Despite The Cause’s similarities to Scientology, Anderson has denied the story is about Scientology or Dianetics. If the movie has its parallels to L. Ron Hubbard’s work, they're far from the main idea. “The Master” is about so much more, from natural human impulses to parenting techniques to the rebellion of children to the search for guidance to people choosing the wrong path.
With help from another unsettling score by Radiohead’s Jonny Greenwood (“There Will Be Blood”), Anderson delivers a film that’s strange but not inaccessible, elusive but not untraceable, complex but always rewarding. Sometimes the emotion boils beneath the surface, yet “The Master” is anything but cold. Beautifully conceived imagery and remarkable, chilling performances guarantee that.

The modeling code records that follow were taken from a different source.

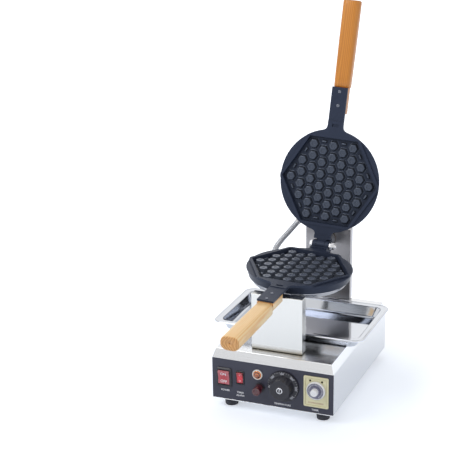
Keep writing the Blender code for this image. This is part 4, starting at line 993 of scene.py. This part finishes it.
def cleared_plate(prefix, side, place):
    """The CAD plate with its plain bosses milled off at the recess floor, and the land round its rim."""
    floor = half_parting + recess_depth
    copy = bpy.data.meshes.new("plate")
    bm = merged(frame["nodes"][prefix + "_plate"].data)
    bm.to_mesh(copy)
    bm.free()
    plate = put_in_scene("plate", copy)
    turns = [full_turn * i / 6 for i in range(6)]
    loops = []
    for w in (floor, -recess_depth):
        radius = recess_corner_radius + recess_clearance + recess_draft * (floor - w) / recess_depth
        loops.append([plate_point(radius, t, w, side, place) for t in turns])
    carve(plate, part_object(loops_skin(loops)))
    carve(plate, rim_cutter(side, place))
    bm = merged(plate.data)
    bpy.data.objects.remove(plate)
    return bm


def plate_point(radius, turn, w, side, place):
    """A point at a radius and a turn round a plate's centre."""
    return place @ half_point(radius * math.cos(turn), hinge_to_centre + radius * math.sin(turn), w, side)


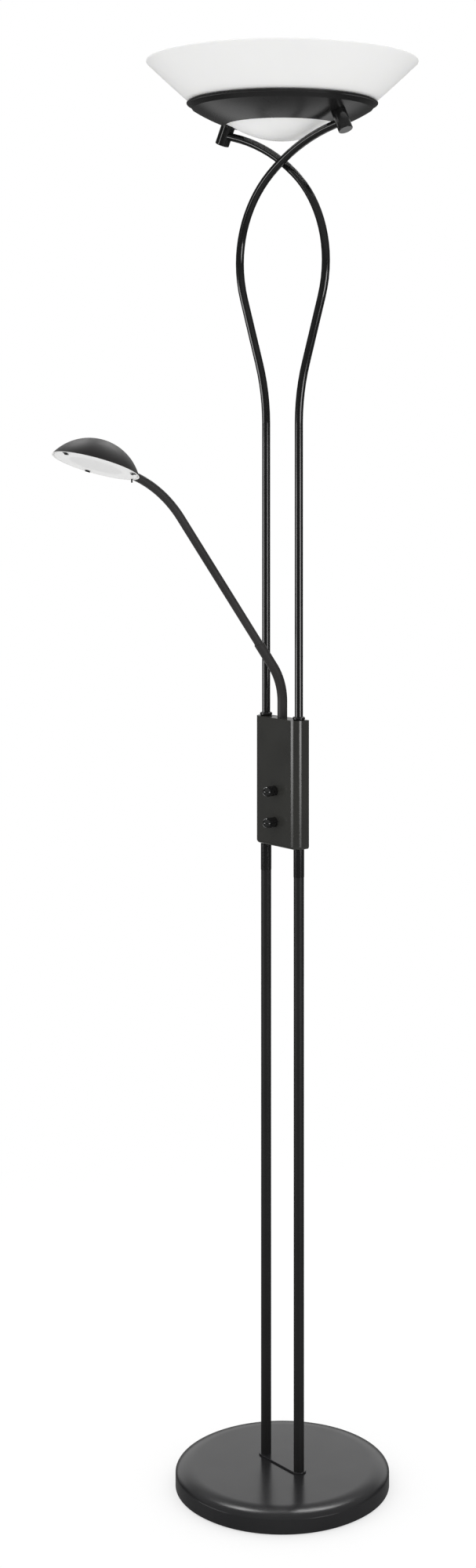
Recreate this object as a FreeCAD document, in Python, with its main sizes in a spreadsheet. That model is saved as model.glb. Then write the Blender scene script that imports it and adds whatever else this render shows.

“Leave your worries for a while; they’ll still be there when you get back,” Dodd advises Freddie, in a line not far from one found in Anderson’s “Magnolia”: “We may be through with the past, but the past ain't through with us.”
Once again, the filmmaker proves himself an expert dissector of broken families and nagging regrets, as Freddie may be saved even as he rejects what he’s being taught. “The Master” is fluid. It is large. And not unlike Dodd's followers, viewers may ultimately consider Anderson and ask, full of awe and curiosity, “What does he know that I don’t?”